My last day at the IOP program I have been going to is December 8th. I feel really good about having done this program. I feel better about life because I have a reason to get up in the morning and I have actually been going everyday. One of the reasons I never could hold down a job was because I never actually went. I believe the reason I did that was because I told myself I was unreliable and I believed that I could not change that. I believed that that was who I had become and I couldn’t do anything about it. This group has taught me that I can be reliable and I have it in me to do what is expected of me. I feel a little more confident in myself. As much as I want to get back to the super driven person I was in high school, I just have to accept that I can’t do that at the moment. I might someday get there, but I can’t expect myself to jump right back into that life.

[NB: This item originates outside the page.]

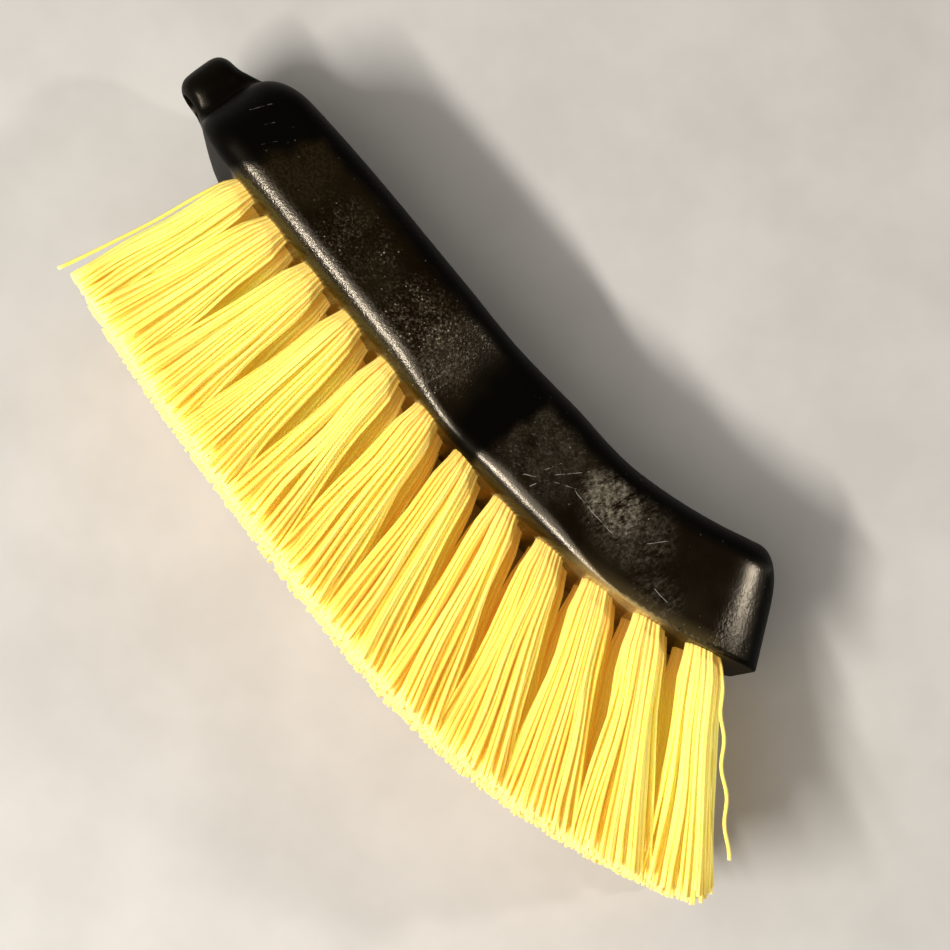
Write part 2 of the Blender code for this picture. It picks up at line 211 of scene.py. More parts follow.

I have been doing pretty well about not isolating myself in my bedroom lately either. When I get home from group I will go in the living room and read or go online for awhile. Before I would just spend the entire day in my bedroom and wouldn’t see anyone. I did isolate myself today because I just wasn’t feeling like being in the living room this afternoon, so I spent time with Willie in my room, which she was happy about.
I’ve noticed that I have been having memory or recall issues lately. I don’t know if it is my meds or something else though. It feels like if my brain is a maze and the destination for what I want to know is just right there, my brain takes the super long route around and through the maze to get to the answer when it was just a few simple steps ahead.
I have been working with a nonprofit here that helps people with autism find jobs, so I am hoping I will have a job pretty soon.